Edgar’s halfling went off to listen to the preacher, so I got to ambush him with my fake demon elves who attacked the gathered crowds. Cue a quick fight scene. I used the orc stats I’d prepared earlier for my elves instead, hastily reskinning them. If any of them had critted, I’d have described their expanded-crit-range ability as a blast of magical hellfire or something suitably infernal.

Afterwards, I didn’t bother to make him to roll to see if his rogue noticed that these elves were common wood elves, not the fabled demon elves that threatened to attack Glitterhaegen. Instead, GUMSHOE-style, I just told him that because of his experience in the elven court (his OUT of “I stole from the Elf Queen”), he recognised these elves for what they were, and he quickly deduced that they were deliberately trying to whip up terror and dismay in the city. The flipside of the ‘fail forward’ principle is that if failure is boring, don’t ask for a roll. He quickly deduced that the elves and the street preacher were in league, and scampered up the statue to confront the traitor.

Instead of attacking, he launched into his own speech, rebutting the traitor’s tales of gloom and doom. I asked Edgar to roll, and he decided to create a background on the spot to give him a bonus. He was, he announced, the former mayor of a Halfling town, and so was experienced in public speaking. Defining backgrounds in play often generates surprising juxtapositions like that – if I’d insisted that he fill in all his backgrounds during the brief character creation phase at the start of the demo instead of leaving them blank, he’d probably have gone for something like “burglar” or “forester” to fit in with his One Unique Thing of having stolen from the Elf Queen, not “ex-mayor”.

Between his not-bad Charisma, his belt of the city, his background and a good roll, Edgar’s Halfling convinced the people of Glitterhaegen to rally to the defence of the city instead of fleeing on board the waiting ships. The frustrated preacher revealed himself to be the treacherous pirate, dropping his act and acquiring an outrageous accent – YARR! – in the process. While my original notes called for the player characters to encounter the traitor on board a ship, a swashbuckling fight on the shoulders and head of a giant statue worked just as well.
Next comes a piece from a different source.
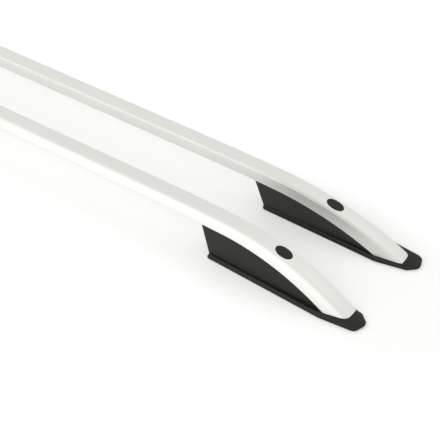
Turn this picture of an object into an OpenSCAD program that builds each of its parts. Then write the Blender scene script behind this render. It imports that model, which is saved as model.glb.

Fight scene, players win, demo ends. Huzzah!

One could argue – and in certain moods, I’d agree with this – that 13th Age is a game of two halves. There’s the relatively detailed and balanced combat engine, and the considerably looser and fuzzier story-generating mash of backgrounds, Icons and OUTs. Certainly, in a simple 45-minute demo like this one, I was able to use that divide to my advantage by warping the mutable story-side elements around the player’s choices and answers, while leaving the mechanical side unchanged.

Interestingly, one of the take-aways from the 13th Age adventure design panel seminar was that people preferred using adventures for inspiration and pre-prepared encounters to use in their own games instead of running the adventures as written in the book. While we’re unlikely to go so far as to publish a book that’s half stats, half fuzzy ideas on how to put those stats into context, that flexibility is one strength of 13th Age that we’ll build on as we look towards GenCon 2015.